Innanzitutto il riso: per fare il sake viene usato un genere particolare chiamato sakamai mentre non si usa l’hanmai, ovvero il normale riso da tavola giapponese. Il riso sakamai ha dei chicchi più morbidi e grandi rispetto all’hanmai, permettendo di assorbire più acqua.
L’acqua costituisce l’80% del sake, la sua qualità è quindi importantissima perché contribuisce a definirne il gusto finale. Fortunatamente l’acqua giapponese è estremamente dolce e povera di minerali, permettendo la produzione di buon sake in ogni regione del paese.
Il fungo koji (Aspergillus oryzae) è fondamentale per la produzione del sake: serve a preparare il riso alla fermentazione trasformando l’amido in zuccheri semplici. Il fungo koji esiste naturalmente in tre varianti: bianca, gialla e nera. Per produrre si utilizza la variante gialla in quanto conferisce dei sapori fruttati e non rilascia colore: è quindi fondamentale in tutti i processi di fermentazione.
I lieviti sono naturalmente presenti nell’aria e anticamente non venivano aggiunti manualmente al processo. Come per il vino, con gli anni si è proceduto a selezionare specifici lieviti per controllare la produzione e per ottenere particolari aromi e sentori. Uno dei più usati è il Saccharomyces cerevisiae, apprezzato per la sua capacità di fermentare a basse temperature e per le note olfattive che dona al sakè.
Il primo Sake risale a millenni fa, dopo che il riso umido, fermentato per azione della muffa che si creava, veniva mescolato con castagne, miglio e ghiande per mezzo di un procedimento che ha del sorprendente: veniva masticato, ma tranquilli come abbiamo appena visto, oggi non funziona più così.
Come si beve?
In Giappone il Sakè viene servito durante i pasti in sostituzione al vino insieme a del sushi o sashimi (tant’è che lo si consuma proprio durante i pasti) ma anche come prodotto senza alcun accompagnamento culinario, solo per il piacere di berlo. Mentre nel resto del mondo i superalcolici sono apprezzati da tutti, nella cultura nipponica il Sakè è la bevanda con il maggior tasso alcolico che tocca fino ai 16%, un po’ meno di una bottiglia di Barbera. Al contrario di un bicchiere di vino però, il sake ha sempre un sapore delicato e non sovrasta mail il sapore di ciò si mangia.

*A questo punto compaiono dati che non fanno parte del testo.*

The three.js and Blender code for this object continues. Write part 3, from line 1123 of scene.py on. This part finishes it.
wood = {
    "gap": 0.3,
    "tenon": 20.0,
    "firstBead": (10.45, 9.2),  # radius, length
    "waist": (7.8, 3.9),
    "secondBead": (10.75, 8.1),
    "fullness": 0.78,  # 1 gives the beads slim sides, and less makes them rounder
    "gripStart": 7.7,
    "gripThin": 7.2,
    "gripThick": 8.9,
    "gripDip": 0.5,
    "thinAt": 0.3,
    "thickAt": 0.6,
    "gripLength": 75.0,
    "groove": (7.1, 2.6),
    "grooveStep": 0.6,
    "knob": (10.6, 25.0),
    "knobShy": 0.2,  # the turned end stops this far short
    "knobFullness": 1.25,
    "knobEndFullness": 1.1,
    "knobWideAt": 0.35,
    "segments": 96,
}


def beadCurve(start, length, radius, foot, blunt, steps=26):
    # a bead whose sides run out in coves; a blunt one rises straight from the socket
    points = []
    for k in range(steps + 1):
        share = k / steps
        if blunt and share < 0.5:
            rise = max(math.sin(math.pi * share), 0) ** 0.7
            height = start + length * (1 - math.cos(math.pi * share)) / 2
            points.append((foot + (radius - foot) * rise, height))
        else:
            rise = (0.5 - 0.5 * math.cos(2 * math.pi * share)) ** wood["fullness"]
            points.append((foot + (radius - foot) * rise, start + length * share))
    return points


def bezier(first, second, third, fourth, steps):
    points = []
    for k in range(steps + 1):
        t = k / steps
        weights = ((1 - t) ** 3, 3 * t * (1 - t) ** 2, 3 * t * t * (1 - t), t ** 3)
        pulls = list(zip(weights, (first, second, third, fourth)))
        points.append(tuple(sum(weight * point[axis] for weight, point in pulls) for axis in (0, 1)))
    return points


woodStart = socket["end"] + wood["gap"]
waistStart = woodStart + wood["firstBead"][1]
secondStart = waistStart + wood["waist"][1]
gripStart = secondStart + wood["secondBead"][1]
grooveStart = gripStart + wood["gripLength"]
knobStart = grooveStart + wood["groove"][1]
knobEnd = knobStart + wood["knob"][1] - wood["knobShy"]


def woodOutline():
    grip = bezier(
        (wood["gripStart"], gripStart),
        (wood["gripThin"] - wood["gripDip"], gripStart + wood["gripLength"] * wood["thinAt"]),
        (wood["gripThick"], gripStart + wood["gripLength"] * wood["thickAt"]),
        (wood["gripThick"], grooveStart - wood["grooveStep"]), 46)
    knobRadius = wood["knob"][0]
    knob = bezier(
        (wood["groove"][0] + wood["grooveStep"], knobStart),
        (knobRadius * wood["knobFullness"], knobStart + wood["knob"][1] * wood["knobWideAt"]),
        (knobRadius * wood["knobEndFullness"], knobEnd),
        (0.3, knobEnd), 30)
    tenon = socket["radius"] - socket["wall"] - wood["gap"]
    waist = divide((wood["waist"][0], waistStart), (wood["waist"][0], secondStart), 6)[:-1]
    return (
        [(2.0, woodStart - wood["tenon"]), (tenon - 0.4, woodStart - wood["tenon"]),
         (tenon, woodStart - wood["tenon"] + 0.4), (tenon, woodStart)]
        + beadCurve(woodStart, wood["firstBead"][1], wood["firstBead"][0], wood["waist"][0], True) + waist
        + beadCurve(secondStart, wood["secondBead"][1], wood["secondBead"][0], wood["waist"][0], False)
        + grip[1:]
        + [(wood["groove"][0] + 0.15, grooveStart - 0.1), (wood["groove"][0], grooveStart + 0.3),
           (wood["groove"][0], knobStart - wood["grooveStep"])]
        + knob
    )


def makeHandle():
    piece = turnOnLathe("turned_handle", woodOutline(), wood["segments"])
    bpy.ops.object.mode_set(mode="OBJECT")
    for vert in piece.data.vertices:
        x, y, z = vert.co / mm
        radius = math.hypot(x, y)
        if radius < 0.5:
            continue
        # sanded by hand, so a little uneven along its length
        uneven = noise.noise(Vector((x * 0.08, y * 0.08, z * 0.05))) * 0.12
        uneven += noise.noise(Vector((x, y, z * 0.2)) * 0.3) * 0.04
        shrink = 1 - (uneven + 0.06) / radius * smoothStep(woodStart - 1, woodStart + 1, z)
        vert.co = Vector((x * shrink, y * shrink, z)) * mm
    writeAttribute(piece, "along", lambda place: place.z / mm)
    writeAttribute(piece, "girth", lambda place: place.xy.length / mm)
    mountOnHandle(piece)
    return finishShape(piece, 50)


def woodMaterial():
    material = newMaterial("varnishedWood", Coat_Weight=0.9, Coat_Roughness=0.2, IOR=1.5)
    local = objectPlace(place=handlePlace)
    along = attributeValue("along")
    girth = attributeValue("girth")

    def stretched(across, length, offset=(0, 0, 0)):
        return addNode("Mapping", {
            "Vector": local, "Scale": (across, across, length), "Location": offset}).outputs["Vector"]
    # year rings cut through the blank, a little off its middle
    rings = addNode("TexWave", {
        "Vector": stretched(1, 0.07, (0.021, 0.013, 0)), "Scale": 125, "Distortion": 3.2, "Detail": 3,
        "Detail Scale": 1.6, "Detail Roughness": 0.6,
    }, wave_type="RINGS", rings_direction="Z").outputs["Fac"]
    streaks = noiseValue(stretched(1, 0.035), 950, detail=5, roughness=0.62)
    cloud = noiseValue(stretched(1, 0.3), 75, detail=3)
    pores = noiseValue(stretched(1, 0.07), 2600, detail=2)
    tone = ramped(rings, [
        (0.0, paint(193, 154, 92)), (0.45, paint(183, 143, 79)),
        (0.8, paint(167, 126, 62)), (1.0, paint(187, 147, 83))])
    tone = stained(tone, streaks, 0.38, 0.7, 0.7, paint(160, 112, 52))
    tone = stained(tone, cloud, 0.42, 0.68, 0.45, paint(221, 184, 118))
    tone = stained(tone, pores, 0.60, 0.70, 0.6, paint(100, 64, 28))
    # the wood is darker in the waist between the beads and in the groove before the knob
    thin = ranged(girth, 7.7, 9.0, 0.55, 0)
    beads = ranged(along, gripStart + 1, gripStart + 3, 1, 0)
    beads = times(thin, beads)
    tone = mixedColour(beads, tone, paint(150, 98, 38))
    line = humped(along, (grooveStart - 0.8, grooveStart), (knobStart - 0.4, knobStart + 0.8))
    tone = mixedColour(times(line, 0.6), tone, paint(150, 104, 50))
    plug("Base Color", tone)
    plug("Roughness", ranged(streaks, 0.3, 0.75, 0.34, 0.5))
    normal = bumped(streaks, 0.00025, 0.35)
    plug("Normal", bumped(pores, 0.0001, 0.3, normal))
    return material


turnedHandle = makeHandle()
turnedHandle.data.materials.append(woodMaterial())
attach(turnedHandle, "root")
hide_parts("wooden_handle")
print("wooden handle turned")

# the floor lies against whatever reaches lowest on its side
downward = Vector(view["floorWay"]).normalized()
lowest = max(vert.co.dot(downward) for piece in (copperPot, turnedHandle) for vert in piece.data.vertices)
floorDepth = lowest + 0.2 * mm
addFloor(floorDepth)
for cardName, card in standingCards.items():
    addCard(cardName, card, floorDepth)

Si può accompagnare qualunque piatto con del sake, perchè riuscirà sempre a supportare e ad esaltare la pietanza.
I sakè più pregiati vengono serviti appositamente a temperatura freddissima ma sorseggiare del sakè caldo accompagnato a piatti bollenti non è una brutta idea per fronteggiare gli inverni rigidi.
Per scegliere la temperatura bisogna basarsi sul tipo di sake e sulla stagione. Quindi è importante sapere se il sake sia più o meno fruttato, se siamo in estate o in inverno, cosa ci mangiamo insieme e, soprattutto, quali sono le nostre preferenze personali.
Sapete che i Giapponesi hanno tradizioni per tutto, quindi se vi trovate a servire sakè ricordate di non appoggiarlo sul tavolo ma di consegnarlo rigorosamente su due mani al commensale: una mano sul fondo e l’altra al lato del bicchiere.
Il Sake conquista il mondo
Dal 2006 l’esportazione di sake non si è più fermata: con il numero di ristoranti giapponesi, cinesi e fusion in continuo aumento e sempre più apprezzati da tutti, ha conosciuto un costante aumento e nel 2016 ha superato per la prima volta i 200mila ettolitri. Ma con il consumo cresce anche la qualità e lo studio di nuove varianti che alzano sempre più la richiesta di questo prodotto.
Se volete davvero rendere onore alla tradizione secolare del sake, sceglietene uno puro, senza aggiunte, ma se è uno di quei momenti che devono essere ricordati, allora la scelta è d’obbligo: il tokutei meishoshu, cioè il “sake
Dove trovare il sake?
Nelle principali città italiane sono nati addirittura dei veri e propri Izakaya, locali simili alle osterie italiane o ai pub britannici: sono locali popolari e relativamente poco costosi, dove si bevono sake e birra dopo il lavoro, che potete riconoscere dalle lanterne rosse di carta che tradizionalmente si trovano al loro ingresso.